A este párrafo ni le sobran ni le faltan adjetivos: los aciagos primos y las pálidas tías padecen la irónica y clásica precisión borgiana. Seguimos la lectura de fragmentos de otros textos como el célebre, “Yo, judío” (que empieza, “Como los drusos, como la luna, como la muerte, como la semana que viene, el pasado remoto es de aquellas cosas que puede enriquecer la ignorancia –que se alimentan sobre todo de la ignorancia. Es infinitamente plástico y agradable, mucho más servicial que el porvenir y mucho menos exigente de esfuerzos. Es la estación famosa y predilecta de las mitologías”) o la conocida “Historia de los dos reyes y los dos laberintos” (que concluye, “En Babilonia me quisiste perder en un laberinto con muchas escaleras, puertas y muros; ahora el Poderoso ha tenido a bien que te muestre el mío, donde no hay escaleras que subir ni puertas que forzar ni fatigosas galerías que recorrer ni muros que te veden el paso. Luego le desató las ligaduras y lo abandonó en mitad del desierto. La gloria sea con Aquel que no muere”) que se publicaría después en El Aleph. Disfrutamos y comentamos esas lecturas y las brindamos con devoción y a los gritos, como si de la fundación de una Patria se trataba. Es certero que el tequila contribuyó a la intensidad de este momento feliz de literatura y amistad.
Vuelvo a ese lunes de fraterna y sencilla felicidad en el que los saldos del tequila rendían sus últimos shots. Recuerdo que estábamos en la cocina del departamento del Curro, con él, con mi querida gringa Rachel y con dos amigos de seguro abrazo, y que yo leía, en esos días, el libro de Borges que compré en Ezeiza. Lo saqué, lo puse sobre la mesa y empecé a leerles el siguiente fragmento:
“Es opinión general (o quejumbre mecánica general) que los hombres de las diversas Américas no nos conocemos bastante. Si omitimos de esas Américas la del Norte (que puede enseñarnos mucho o aun todo, así por errores como por aciertos), pienso estrictamente lo contrario. Pienso que infinitamente nos parecemos, con escasas y míseras variantes de color local, y que un conocimiento intensivo sería como esos trabajosos velorios que nos infieren el incómodo trato de aciagos primos derrotados por la urticaria o de pálidas tías que viven a la espera del escorbuto”.
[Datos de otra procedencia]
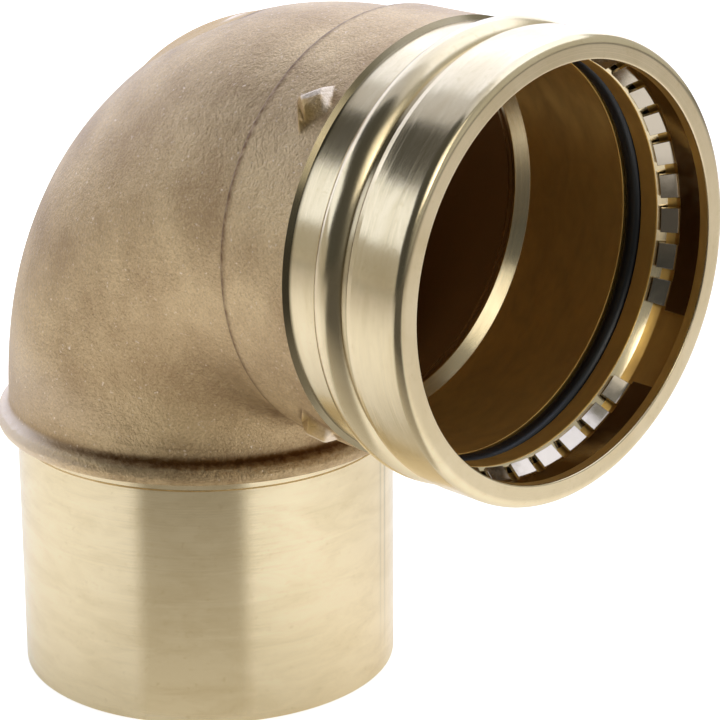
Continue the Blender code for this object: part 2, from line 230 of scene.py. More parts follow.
def filleted(corners):
    """Outline through (radius, along, fillet) corners in mm, with each corner rounded to its fillet.

    A short straight step beside each rounding keeps the smooth shading of long walls flat.
    """
    most_of_side, step_degrees, longest_support = 0.46, 11, 0.12
    points = [np.array(corner[:2], float) for corner in corners]
    outline = [points[0]]
    for i in range(1, len(points) - 1):
        here, rounding = points[i], corners[i][2]
        before, after = points[i - 1] - here, points[i + 1] - here
        room_before, room_after = np.linalg.norm(before), np.linalg.norm(after)
        before, after = before / room_before, after / room_after
        half = np.arccos(np.clip(before @ after, -1.0, 1.0)) / 2
        if rounding <= 0.0 or half > pi / 2 - 0.01:
            outline.append(here)
            continue
        reach = min(rounding / np.tan(half), most_of_side * room_before, most_of_side * room_after)
        rounding = reach * np.tan(half)
        bisector = (before + after) / np.linalg.norm(before + after)
        centre = here + bisector * rounding / np.sin(half)
        first, last = here + before * reach - centre, here + after * reach - centre
        swing = pi - 2 * half
        steps = max(3, int(np.degrees(swing) / step_degrees))
        support = min(longest_support, 0.03 * room_before, 0.03 * room_after)
        outline.append(here + before * (reach + support))
        for share in np.arange(steps + 1) / steps:
            turn = (sin((1 - share) * swing) * first + sin(share * swing) * last) / sin(swing)
            outline.append(centre + turn)
        outline.append(here + after * (reach + support))
    outline.append(points[-1])
    return np.array(outline)


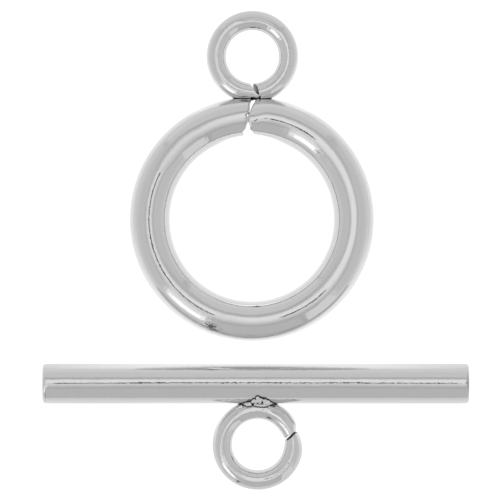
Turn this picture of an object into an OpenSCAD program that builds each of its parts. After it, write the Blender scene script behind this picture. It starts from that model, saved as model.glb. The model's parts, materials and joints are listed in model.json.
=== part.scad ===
// Toggle clasp in polished stainless steel, laid flat as two loose halves.
// The ring half is a split ring of thick rod with a small split loop soldered to it.
// The bar half is a straight rod with the same kind of loop soldered to its middle.
// Units are millimetres. The origin is the middle of the underside, +Y runs from the
// bar half to the ring half and +Z is up.

/* [Ring] */
// Diameter of the hole in the ring, which the bar goes through on its end
ring_hole_d = 8.2; // [7:0.1:14]
// Diameter of the rod that the ring is bent from
ring_wire_d = 2.0; // [1.6:0.1:2.6]
// Width of the cut where the ring's two ends meet
ring_slit_w = 0.1; // [0.05:0.01:0.3]
// Direction of the cut from the ring's centre, in degrees from +X
ring_slit_angle = 90.7; // [85:0.1:95]
// How far the cut leans away from a straight radial one, in degrees
ring_slit_lean_angle = -11; // [-20:1:20]

/* [Bar] */
// Length of the bar from end to end
bar_len = 21.3; // [18:0.1:30]
// Diameter of the bar
bar_d = 2.0; // [1.6:0.1:2.6]
// Radius that the edges of the bar's ends are tumbled to
bar_edge_r = 0.13; // [0.05:0.01:0.3]

/* [Loops] */
// Diameter of the wire that both small loops are bent from
loop_wire_d = 0.97; // [0.8:0.01:1.2]
// Diameter of the hole in the ring's loop
ring_loop_hole_d = 2.66; // [2.2:0.02:4]
// Diameter of the hole in the bar's loop
bar_loop_hole_d = 2.6; // [2.2:0.02:4]
// Width of the cut where a loop's two ends meet
loop_slit_w = 0.09; // [0.05:0.01:0.2]
// Direction of the ring loop's cut from its centre, in degrees from +X
ring_loop_slit_angle = -81; // [-100:1:-60]
// How far the ring loop's cut leans from a radial one, in degrees
ring_loop_slit_lean_angle = 20; // [-30:1:30]
// Direction of the bar loop's cut from its centre, in degrees from +X
bar_loop_slit_angle = 13; // [-20:1:40]
// How far the bar loop's cut leans from a radial one, in degrees
bar_loop_slit_lean_angle = 28; // [-35:1:35]
// How far the ring's loop stands off the middle of the ring, sideways
ring_loop_off = 0.03; // [-0.3:0.01:0.3]
// How far the bar's loop stands off the middle of the bar, sideways
bar_loop_off = 0.1; // [-0.5:0.01:0.5]

/* [Solder] */
// How deep the ring's loop is sunk into the ring by the solder
ring_loop_bite = 0.275; // [0.1:0.005:0.4]
// How deep the bar's loop is sunk into the bar by the solder
bar_loop_bite = 0.19; // [0.1:0.005:0.4]
// Length along the bar of the raised bead of solder in the bar's crease
bead_len = 1.1; // [0.8:0.05:1.5]
// Thickness of that bead
bead_d = 0.52; // [0.4:0.01:0.6]

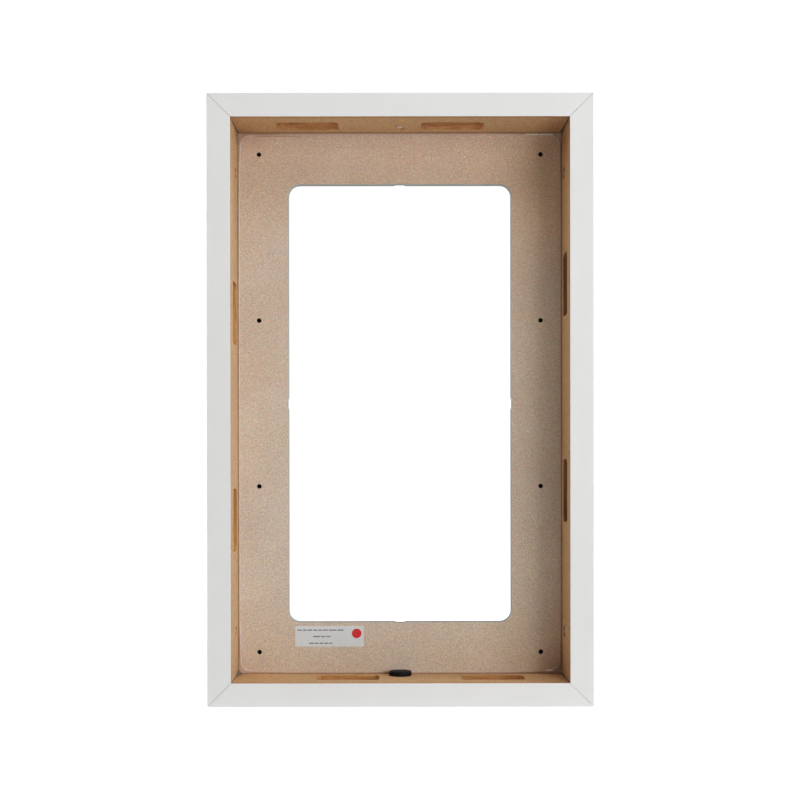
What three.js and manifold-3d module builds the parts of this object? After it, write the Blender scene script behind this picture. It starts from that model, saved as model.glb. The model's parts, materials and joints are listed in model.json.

A este párrafo ni le sobran ni le faltan adjetivos: los aciagos primos y las pálidas tías padecen la irónica y clásica precisión borgiana. Seguimos la lectura de fragmentos de otros textos como el célebre, “Yo, judío” (que empieza, “Como los drusos, como la luna, como la muerte, como la semana que viene, el pasado remoto es de aquellas cosas que puede enriquecer la ignorancia –que se alimentan sobre todo de la ignorancia. Es infinitamente plástico y agradable, mucho más servicial que el porvenir y mucho menos exigente de esfuerzos. Es la estación famosa y predilecta de las mitologías”) o la conocida “Historia de los dos reyes y los dos laberintos” (que concluye, “En Babilonia me quisiste perder en un laberinto con muchas escaleras, puertas y muros; ahora el Poderoso ha tenido a bien que te muestre el mío, donde no hay escaleras que subir ni puertas que forzar ni fatigosas galerías que recorrer ni muros que te veden el paso. Luego le desató las ligaduras y lo abandonó en mitad del desierto. La gloria sea con Aquel que no muere”) que se publicaría después en El Aleph. Disfrutamos y comentamos esas lecturas y las brindamos con devoción y a los gritos, como si de la fundación de una Patria se trataba. Es certero que el tequila contribuyó a la intensidad de este momento feliz de literatura y amistad.